Júlio Pomar “Era facílimo encontrar o Almada ou o Dacosta na Brasileira. O hábito de trabalhar era muito raro”
Pintor
Podia começar por falar do pintor que me abre a porta e sobe ao primeiro andar – o sótão da casa – vagarosamente. Ou dos retratos inacabados que tem sobre os cavaletes. Ou das tintas e pincéis que descansam à espera de ser desinquietados. Ou da luz do ateliê, a misteriosa luz que os pintores criam, talvez irradiem. Mas vejo as fotografias que Gerardo Santos fez antes de nos sentarmos para a entrevista e está aí tudo, o sorriso de mágico meio perverso, as cores, a silhueta, as mãos, a posição do corpo.
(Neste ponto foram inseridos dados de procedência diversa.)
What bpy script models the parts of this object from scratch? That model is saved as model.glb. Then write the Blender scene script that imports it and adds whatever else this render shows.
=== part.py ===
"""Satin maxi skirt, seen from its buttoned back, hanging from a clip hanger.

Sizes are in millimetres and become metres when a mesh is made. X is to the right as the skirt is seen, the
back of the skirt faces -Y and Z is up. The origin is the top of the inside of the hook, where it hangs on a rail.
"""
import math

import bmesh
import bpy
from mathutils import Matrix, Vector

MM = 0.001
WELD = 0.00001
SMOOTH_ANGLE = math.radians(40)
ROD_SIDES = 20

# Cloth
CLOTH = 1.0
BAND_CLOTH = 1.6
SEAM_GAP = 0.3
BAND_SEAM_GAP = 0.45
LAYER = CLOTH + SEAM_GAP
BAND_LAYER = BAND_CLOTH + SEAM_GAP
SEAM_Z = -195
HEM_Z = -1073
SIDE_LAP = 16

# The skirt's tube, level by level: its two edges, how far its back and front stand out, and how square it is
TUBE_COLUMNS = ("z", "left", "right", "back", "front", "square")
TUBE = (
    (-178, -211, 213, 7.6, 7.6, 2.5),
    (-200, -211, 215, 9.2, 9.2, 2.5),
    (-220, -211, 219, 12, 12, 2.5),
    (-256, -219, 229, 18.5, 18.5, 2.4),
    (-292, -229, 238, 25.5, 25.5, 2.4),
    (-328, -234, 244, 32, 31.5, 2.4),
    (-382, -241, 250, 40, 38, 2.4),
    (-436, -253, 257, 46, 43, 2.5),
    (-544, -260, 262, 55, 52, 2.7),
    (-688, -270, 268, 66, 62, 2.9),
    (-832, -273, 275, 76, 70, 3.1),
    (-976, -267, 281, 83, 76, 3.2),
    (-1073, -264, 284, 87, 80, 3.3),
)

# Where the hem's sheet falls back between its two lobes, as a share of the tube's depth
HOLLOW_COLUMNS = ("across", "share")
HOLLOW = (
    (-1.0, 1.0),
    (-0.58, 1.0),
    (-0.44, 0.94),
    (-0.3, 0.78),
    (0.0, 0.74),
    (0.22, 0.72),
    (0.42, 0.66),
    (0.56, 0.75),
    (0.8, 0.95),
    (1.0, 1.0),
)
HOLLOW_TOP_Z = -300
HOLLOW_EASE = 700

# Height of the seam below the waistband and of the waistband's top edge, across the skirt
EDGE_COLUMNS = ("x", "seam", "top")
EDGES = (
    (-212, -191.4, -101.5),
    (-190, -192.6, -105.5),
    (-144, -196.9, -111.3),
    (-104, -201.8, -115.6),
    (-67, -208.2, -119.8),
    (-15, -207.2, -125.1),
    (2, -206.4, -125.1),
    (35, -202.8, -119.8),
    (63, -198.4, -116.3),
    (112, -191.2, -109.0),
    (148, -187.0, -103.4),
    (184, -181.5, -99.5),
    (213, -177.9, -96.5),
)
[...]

A total disponibilidade para fazer o que o fotógrafo lhe pediu, uns centímetros para a direita, agora o pincel na mão, agora olhe para cima, agora ligeiramente mais para baixo, agora a sua sombra. Oitenta e nove anos, lisboeta que adotou também a cidade de Paris, uma vida inteira de pintura e algumas belas passagens pela escrita – do ensaio à poesia e às divertidas letras para fados. Desde o tempo de O Almoço do Trolha, o quadro dos tempos de neorrealismo que no próximo ano será exposto no Centro de Arte Manuel de Brito, tantos temas – touros, corridas de cavalos, Maio de 68, tigres, índios, fábulas, a caça ao snark, o erotismo –, tantos temas a divertir- lhe a curiosidade, transformados em pintura vigorosa, irónica, grave, cores vibrantes. Sentamo- nos a conversar num recanto do ateliê, ele na cadeira menos confortável, mas mais adaptada às costas que incomodam. O leitor fica livre de imaginar as entoações, as insinuações, as gargalhadas. A paciência com que apesar do cansaço foi respondendo, hesitando, mudando de assunto. As recordações de infância de um pintor são também quadros: o movimento do Tejo nos anos 1930, o gado a descer do comboio em Entrecampos e a atravessar as avenidas até ao matadouro, os postais de paisagens a preto e branco que o pai escrevia à mãe. O pai que ele não conheceu.